▸ EXERCISE DIRECTIONS
Read the entries below and pull out each line with the string "None".
BEGIN DATA FOR THE TASK
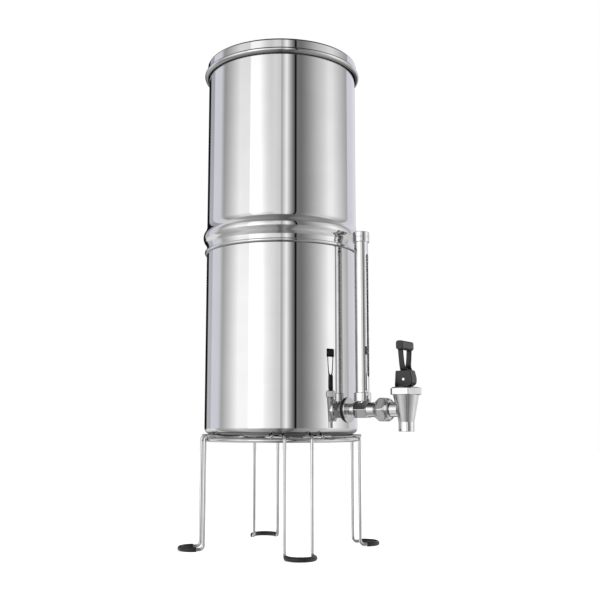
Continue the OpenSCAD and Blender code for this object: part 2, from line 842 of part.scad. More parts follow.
lower_chamber();
upper_chamber();
lid();
lid_knob();
lid_knob_screw();
lid_knob_washer();
filter_element(-1);  // filter_element_left
filter_element(1);  // filter_element_right
filter_base(-1);  // filter_base_left
filter_base(1);  // filter_base_right
filter_washers();
filter_wing_nuts();
stand_ring();
leg(-135);  // stand_leg_front_left
leg(-45);  // stand_leg_front_right
leg(135);  // stand_leg_back_left
leg(45);  // stand_leg_back_right
foot_sleeve(-135);  // foot_sleeve_front_left
foot_sleeve(-45);  // foot_sleeve_front_right
foot_sleeve(135);  // foot_sleeve_back_left
foot_sleeve(45);  // foot_sleeve_back_right
shank();
outer_gasket();
inner_gasket();
shank_lock_nut();
sight_block();
union_nut();
union_seal();
tap_body();
bonnet();
seat_cup();
valve_stem();
return_spring();
tap_lever();
lever_pin();
sight_collar();
sight_guard();
sight_glass();
sight_seals();
sight_cap();
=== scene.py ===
# Looks of the gravity water filter: polished shells, wire stand, tap and sight glass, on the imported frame.
# Lengths are in millimetres until a mesh is made, and the frame gives the main places.
from math import atan2, ceil, cos, degrees, pi, radians, sin, sqrt, tan

import bmesh
import bpy
from mathutils import Matrix, Vector


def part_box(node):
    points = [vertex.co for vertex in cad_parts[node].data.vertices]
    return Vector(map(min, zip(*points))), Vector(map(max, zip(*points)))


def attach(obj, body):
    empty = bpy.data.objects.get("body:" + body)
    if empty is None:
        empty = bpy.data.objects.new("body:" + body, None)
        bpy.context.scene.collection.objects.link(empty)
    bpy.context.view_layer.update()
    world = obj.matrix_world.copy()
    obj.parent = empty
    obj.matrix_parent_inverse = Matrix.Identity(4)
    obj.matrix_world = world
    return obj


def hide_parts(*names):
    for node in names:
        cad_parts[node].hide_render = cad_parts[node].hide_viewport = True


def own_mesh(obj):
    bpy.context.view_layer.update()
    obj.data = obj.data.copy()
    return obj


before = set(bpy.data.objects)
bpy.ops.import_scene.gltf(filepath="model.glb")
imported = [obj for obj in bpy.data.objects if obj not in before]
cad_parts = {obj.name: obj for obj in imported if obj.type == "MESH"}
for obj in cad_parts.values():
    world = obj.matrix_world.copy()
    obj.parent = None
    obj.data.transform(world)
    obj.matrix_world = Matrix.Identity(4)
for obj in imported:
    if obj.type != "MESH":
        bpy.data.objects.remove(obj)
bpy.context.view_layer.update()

MM = 0.001


def span(node):
    """A node's lowest and highest corners in millimetres."""
    low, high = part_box(node)
    return low / MM, high / MM


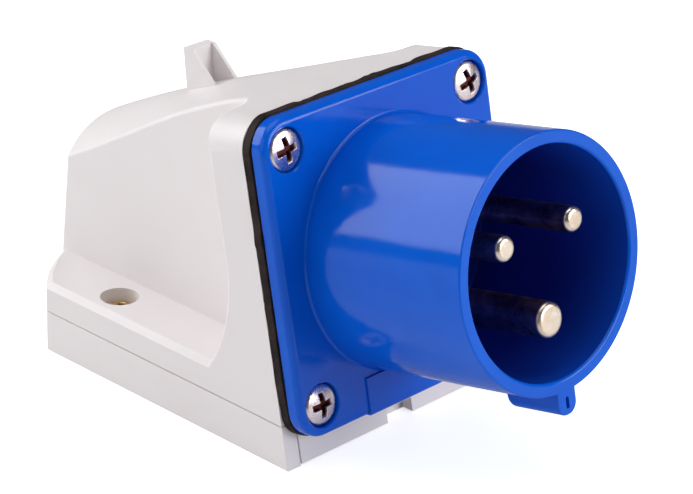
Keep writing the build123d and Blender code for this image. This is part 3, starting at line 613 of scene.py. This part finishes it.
END DATA FOR THE TASK
▸ CORRECT RESPONSE
    if empty is None:
        empty = bpy.data.objects.new("body:" + body, None)
    obj.parent = None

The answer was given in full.